A recent survey found a significant increase in the number of U.S. adults who have visited a retail clinic in recent years. The growth is attributed to a rise in the number of clinics nationwide, as well as patients’ positive response to the convenience and lower cost of such clinic locations.
The findings come as little surprise and one should expect to see increased usage going forward. Why? Because health care is becoming increasingly consumer-centric as patients not only battle rising health care costs but also a growing shortage of primary care physicians. Patients want — need — convenient, high-quality health care services that are also cost effective. Convenient care clinics are increasingly illustrating the important role they play within the U.S. healthcare system.

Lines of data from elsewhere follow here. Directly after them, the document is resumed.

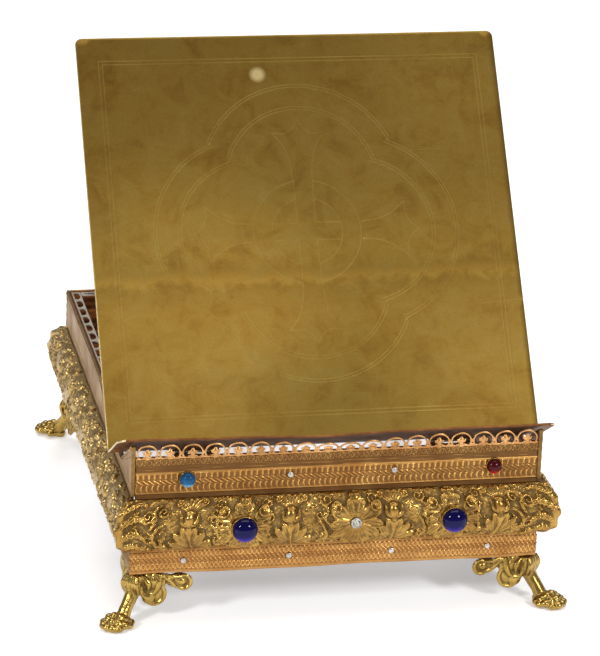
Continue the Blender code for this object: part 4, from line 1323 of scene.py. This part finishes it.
def lobed(radius):
    """Four arcs of a quatrefoil whose circles have this radius."""
    lines = []
    dx, ds = LOBE_SHIFT
    for k, (cx, cs) in enumerate(((dx, 0), (0, ds), (-dx, 0), (0, -ds))):
        others = ((dx, 0), (0, ds), (-dx, 0), (0, -ds))
        limits = []
        for near in (others[(k + 1) % 4], others[(k - 1) % 4]):
            mx, ms = (cx + near[0]) / 2, (cs + near[1]) / 2
            half = math.hypot(cx - near[0], cs - near[1]) / 2
            far = math.sqrt(radius ** 2 - half ** 2)
            length = math.hypot(mx, ms)
            px, ps = mx + mx / length * far, ms + ms / length * far
            limits.append(math.atan2(ps - cs, px - cx))
        middle = k * math.pi / 2
        up = (limits[0] - middle) % (2 * math.pi)
        down = (limits[1] - middle) % (2 * math.pi) - 2 * math.pi
        lines.append(arc(CROSS_X + cx, CROSS_S + cs, radius, middle + down, middle + up))
    return lines


def dense(points, step=1.6):
    """Straight runs cut into short steps."""
    out = [points[0]]
    for (ax, ay), (bx, by) in zip(points, points[1:]):
        count = max(1, int(math.hypot(bx - ax, by - ay) / step))
        out += [(ax + (bx - ax) * i / count, ay + (by - ay) * i / count)
                for i in range(1, count + 1)]
    return out


def flowing(points):
    line, length = smooth_curve(points, 8)
    line, _ = smooth_curve(points, max(4, int(length / 1.6)))
    return [tuple(p) for p in line]


def engraved_lines():
    """Centre lines of every groove, in (x, distance up the plate)."""
    lines = []
    for inset in (0.0, 2.9):
        x0, x1, s0, s1 = -143.8 + inset, 145.6 - inset, 21.5 + inset, 302.4 - inset
        for a, b in (((x0, s0), (x1, s0)), ((x1, s0), (x1, s1)), ((x1, s1), (x0, s1)),
                     ((x0, s1), (x0, s0))):
            lines.append(dense([a, b]))
    for radius in (56.0, 58.3, 74.0, 76.2):
        lines += lobed(radius)
    for radius in (26.5, 40.5):
        gap = math.asin(7.0 / radius)
        for middle in (0.0, math.pi):
            lines.append(arc(CROSS_X, CROSS_S, radius, middle - math.pi / 2 + gap,
                             middle + math.pi / 2 - gap))
    top = ((7.0, 33), (7.6, 46), (9.6, 60), (13.6, 70), (20.0, 78.5))
    for sx in (-1, 1):
        for tall, sy in ((1.0, 1), (0.98, -1)):
            arm = [(CROSS_X + sx * a, CROSS_S + sy * b * tall) for a, b in top]
            lines.append(dense([(CROSS_X + sx * 6.8, CROSS_S + sy * 6.8), arm[0]]))
            lines.append(flowing(arm))
            peak = [(sx * 20.0, 78.5), (sx * 11.0, 78.0), (sx * 4.0, 82), (0, 89)]
            lines.append(flowing([(CROSS_X + a, CROSS_S + sy * b * tall) for a, b in peak]))
        for sy in (-1, 1):
            lines.append(dense([(CROSS_X + sx * 6.8, CROSS_S + sy * 6.8),
                                (CROSS_X + sx * 25.6, CROSS_S + sy * 6.8)]))
            side = ((41, 7.0), (50, 7.6), (59, 10.0), (67, 14.6), (75, 21.6))
            lines.append(flowing([(CROSS_X + sx * a, CROSS_S + sy * b) for a, b in side]))
            peak = ((75, 21.6), (75.5, 12.0), (79, 4.4), (85, 0))
            lines.append(flowing([(CROSS_X + sx * a, CROSS_S + sy * b) for a, b in peak]))
    return lines


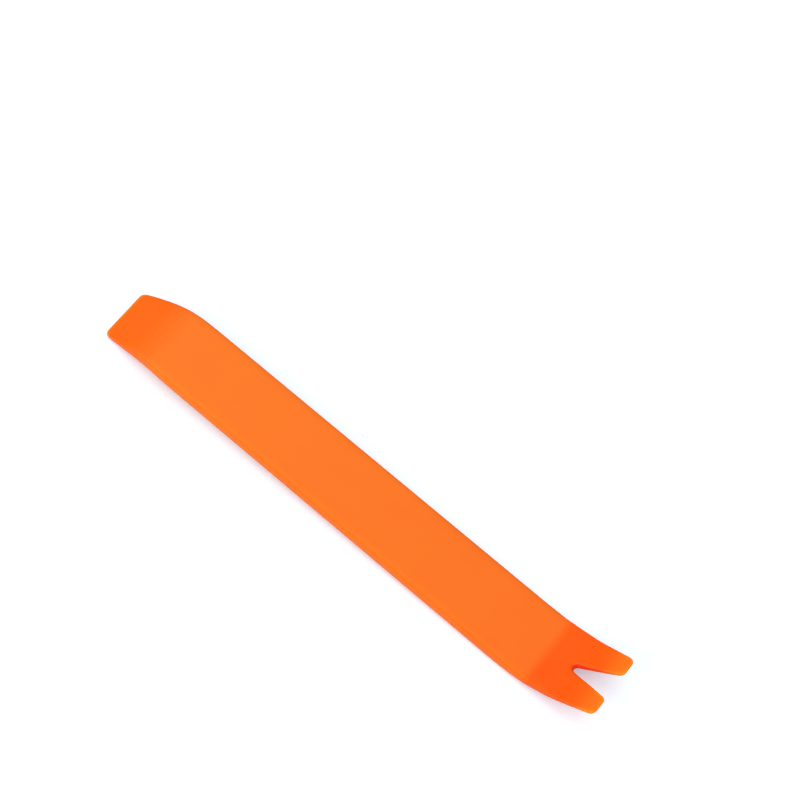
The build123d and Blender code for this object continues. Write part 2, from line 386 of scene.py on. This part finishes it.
# How strong each painted tone of the nylon is, and over which distance it comes and goes: painted shade along
# the grip, on the blade and in the fork's hollow, painted edge shade, painted shade in the notch and painted
# light through thin parts
GRIP_TONE = 0.28
BLADE_TONE = 0.60
BLADE_TONE_REACH = 13 * MM
BEND_TONE = 0.72
BEND_TONE_REACH = 4.2 * MM
TIP_RELIEF = 0.6
TIP_RELIEF_REACH = 13 * MM
EDGE_TONE_REACH = 0.9 * MM
WALL_TONE_REACH = 2.4 * MM
WALL_TONE_FADE = 1.0 * MM
WALL_TONE_DEPTH = 0.45 * MM
WALL_TONE_BEHIND = 0.5 * MM  # how far behind the notch's root it starts
WALL_TONE_HOLD = 1.3  # above 1, it stays full for a stretch before it falls
THIN_TIPS = 0.14
THIN_TIPS_REACH = 7 * MM
THIN_RIM = 0.6
THIN_RIM_REACH = 0.5 * MM
THIN_EDGE_REACH = 2 * MM  # from the blade's edge


def soft_step(value):
    """0 below 0, 1 above 1 and a smooth ramp between: 3 v^2 - 2 v^3."""
    value = np.clip(value, 0, 1)
    return value**2 * (3 - 2 * value)


def mark_centres(size):
    """Places of the ejector marks along the grip, evenly spaced about the middle."""
    count = size.ejector_mark_count
    return (np.arange(count) - (count - 1) / 2) * size.ejector_mark_spacing


def body_stations(shape, start, end):
    """Places along X, closer together at the two bent ends and over the ejector marks.

    They are read off a running sum of the wanted density, so that neighbours differ little.
    """
    size = shape.size
    x = np.arange(start, end, DENSITY_STEP)
    bent = (x < shape.taper_from) | (x > shape.tip_x - shape.fork_under_start)
    density = np.where(bent, 1 / END_SPACING, 1 / GRIP_SPACING)
    reach = size.ejector_mark_diameter / 2 + MARK_MARGIN
    over_mark = (np.abs(x[:, None] - mark_centres(size)) < reach).any(1)
    density = np.where(over_mark, 1 / MARK_SPACING, density)
    total = np.cumsum(density) * DENSITY_STEP
    count = int(math.ceil(total[-1]))
    stations = np.interp(np.linspace(total[0], total[-1], count + 1), total, x)
    stations[-1] = end
    return stations


def arc(centre_x, centre_y, radius, start, end, steps):
    """Points and outward directions of an arc between two angles: centre + radius * (cos, sin)."""
    turn = np.linspace(start, end, steps + 1)
    direction = np.stack([np.cos(turn), np.sin(turn)], -1)
    return np.array([centre_x, centre_y]) + radius * direction, direction


def outer_side(shape):
    """The side seen from above, from the blade's edge to the prong's end: an arc, a curve and an arc.

    It comes with its outward directions and with the row beside which the notch begins.
    """
    size = shape.size
    radius = size.blade_corner_radius
    corner_x = shape.edge_x + radius
    circle_y = size.grip_width_at_blade / 2 - shape.side_radius
    from_circle = corner_x - shape.taper_from
    corner_y = circle_y + math.sqrt((shape.side_radius - radius) ** 2 - from_circle**2)
    turn = math.atan2(corner_y - circle_y, from_circle)
    corner, corner_out = arc(corner_x, corner_y, radius, math.pi, turn, BLADE_CORNER_STEPS)

    x = body_stations(shape, corner[-1, 0], shape.lip_start_x)
    body = np.stack([x, shape.half_width(x)], -1)
    body_out = shape.side_normal(x)

    outer = size.fork_outer_corner_radius
    outer_x = shape.tip_x - outer
    outer_y = float(shape.half_width(outer_x)) - outer / math.cos(shape.fork_side_angle)
    leave = math.pi / 2 - shape.fork_side_angle
    tip, tip_out = arc(outer_x, outer_y, outer, leave, 0, TIP_CORNER_STEPS)

    # Beside the notch the side moves on by equal steps, as many as the notch has round its root and its flank
    flank_x = np.linspace(shape.lip_start_x, tip[0, 0], ROOT_STEPS + FLANK_STEPS + 1)[1:]
    flank = np.stack([flank_x, shape.half_width(flank_x)], -1)
    flank_out = shape.side_normal(flank_x)

    points = np.concatenate([corner, body[1:], flank, tip[1:]])
    outward = np.concatenate([corner_out, body_out[1:], flank_out, tip_out[1:]])
    return points, outward, len(corner) + len(body) - 2


def notch_side(shape):
    """The notch seen from above, from its root to the prong's end: an arc, a straight flank and an arc."""
    size = shape.size
    half = size.notch_half_angle
    root, to_wall = arc(
        shape.notch_centre_x, 0, size.notch_root_radius, math.pi, math.pi / 2 + half, ROOT_STEPS
    )
    apex_x = shape.notch_centre_x - size.notch_root_radius / math.sin(half)
    inner = size.fork_inner_corner_radius
    inner_x = shape.tip_x - inner
    inner_y = (inner_x - apex_x) * math.tan(half) + inner / math.cos(half)
    tip, tip_out = arc(inner_x, inner_y, inner, half - math.pi / 2, 0, TIP_CORNER_STEPS)
    along = np.linspace(0, 1, FLANK_STEPS + 1)[1:, None]
    flank = root[-1] + along * (tip[0] - root[-1])
    flank_out = np.repeat(tip_out[:1], FLANK_STEPS, 0)
    return np.concatenate([root, flank, tip[1:]]), np.concatenate([-to_wall, flank_out, tip_out[1:]])


def column_shares(shape):
    """Shares of the way from the middle line to the side, closer together over the ejector marks."""
    near = shape.size.ejector_mark_diameter / 2 + MARK_MARGIN
    side = shape.size.grip_width_at_blade / 2 - shape.size.edge_round_share * shape.size.grip_thickness
    near_steps = int(round(near / MARK_SPACING))
    far_steps = int(round((side - near) / (2 * END_SPACING)))
    inside = np.linspace(0, near, near_steps + 1)
    outside = np.linspace(near, side, far_steps + 1)[1:]
    return np.concatenate([inside, outside]) / side


def grid_faces(rows, columns, first, flip):
    """Quads of a grid of rows times columns whose vertices start at first."""
    corner = first + np.arange(rows - 1)[:, None] * columns + np.arange(columns - 1)
    quads = np.stack([corner, corner + columns, corner + columns + 1, corner + 1], -1).reshape(-1, 4)
    return quads[:, ::-1] if flip else quads


def mark_depth(size, x, y):
    """Depth of the ejector marks: their full depth inside a circle, with a soft step at its rim."""
    away = np.hypot(x[..., None] - mark_centres(size), y[..., None]).min(-1)
    inside = (size.ejector_mark_diameter / 2 - away) / MARK_SOFTNESS + 0.5
    return size.ejector_mark_depth * soft_step(inside)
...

According to numbers provided by the Convenient Care Association, as few as 2% of medical students coming out of U.S. medical schools intend to pursue a career in general primary care. And the Department of Health and Human Services, reports that nearly 67 million people in the United States live in a primacy care shortage area. And here’s another alarming stat: It is estimated that the primary care physician shortage will reach about 60,000 by 2015.
Now factor in the fact that some 30 million Americans will gain health insurance in 2014 due to healthcare reform — further straining the already overloaded healthcare system.
It should also be noted that on the heels of the release of the survey results, CVS Caremark’s MinuteClinic announced yet another clinical affiliation to add to its roster: New Jersey-based Virtua. Under this partnership, Virtua physicians will serve as medical directors at clinics in Burlington, Camden and Gloucester counties, while the two companies collaborate on patient education and disease management initiatives.
The bottom line is that patients, as well as third-party payors and many others within the medical community, are increasingly realizing the vital role that retail-based health clinics, and the nurse practitioners working in those clinics, play in the U.S. healthcare system.
It is being illustrated by studies such as this one, the strides that are being made to ensure that nurse practitioners can practice to their fullest potential and the fact that The American Academy of Nurse Practitioners and the American College of Nurse Practitioners will now merge to serve as one powerful voice for nurse practitioners.